In Martyres v ICO and NHS Cambridgeshire, EA/2011/020, the requestor sought all information held by NHS Cambridgeshire (and its relevant community services provider), in respect of her deceased mother including information about the care received by her mother at a care home she was staying at prior to her death. The requestor argued that she was the next of kin, proposed executor and trustee of one of the wills and had a valid claim against her mother’s estate under the intestacy rules.
Before the Tribunal, the requestor argued that the Commissioner had erred in concluding that the disputed information was exempt under section 41, as no actionable Breach of Confidence would arise from the disclosure of the information. The Tribunal gave short shrift to this argument and this is not surprising given previous cases discussed above. Strangely it concluded that the confidence was owed to the social workers! I would have thought that it was more owed to the deceased. After all, it was information about her care and the social workers were acting in a professional capacity.

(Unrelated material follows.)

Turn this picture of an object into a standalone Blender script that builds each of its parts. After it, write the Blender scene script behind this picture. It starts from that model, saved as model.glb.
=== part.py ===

The requestor also contended that the Commissioner should have found that the exemption under section 21 was engaged on the basis that “as next of kin and nearest relative” she would have been entitled to obtain the disputed information under the 1990 Act. The Tribunal disagreed. Whilst she was the nearest relative, she was not the personal representative and so had no rights under the 1990 Act. Furthermore the records being sought were not covered by the 1990 Act as they were not health records. Section 1 of the 1990 Act states that a “health record” is defined as a record which:
“consists of information relating to the physical or mental health of an individual who can be identified from that information, or from that and other information in the possession of the holder of the record; and has been made by or on behalf of a health professional in connection with the care of that individual” (my emphasis)
“Health professional” under the 1990 Act has the same meaning as in the Data Protection Act 1998 (DPA). The Tribunal found that social care professionals do not fall within the list of health professionals under Section 69 of the DPA.
The Trust confirmed that the information held had not been prepared by or on behalf of a healthcare professional. Therefore the Tribunal found that the requestor would not have been able to obtain the disputed information from the Trust under the 1990 Act and that the Commissioner was correct to conclude that the disputed information was not reasonably accessible by other means resulting in the fact that the section 21 exemptions would not be engaged.
This case shows the importance of local authorities and NHS organisations checking to see what is being requested (i.e. a health record or a social work record) and checking that the requestor has a right of access under the 1990 Act. If the answer to either question is in the negative then the request has to be considered in the light of section 41 (Breach of Confidence) i.e. the question has to be asked, would disclosure of the social work records lead to an actionable breach of confidence?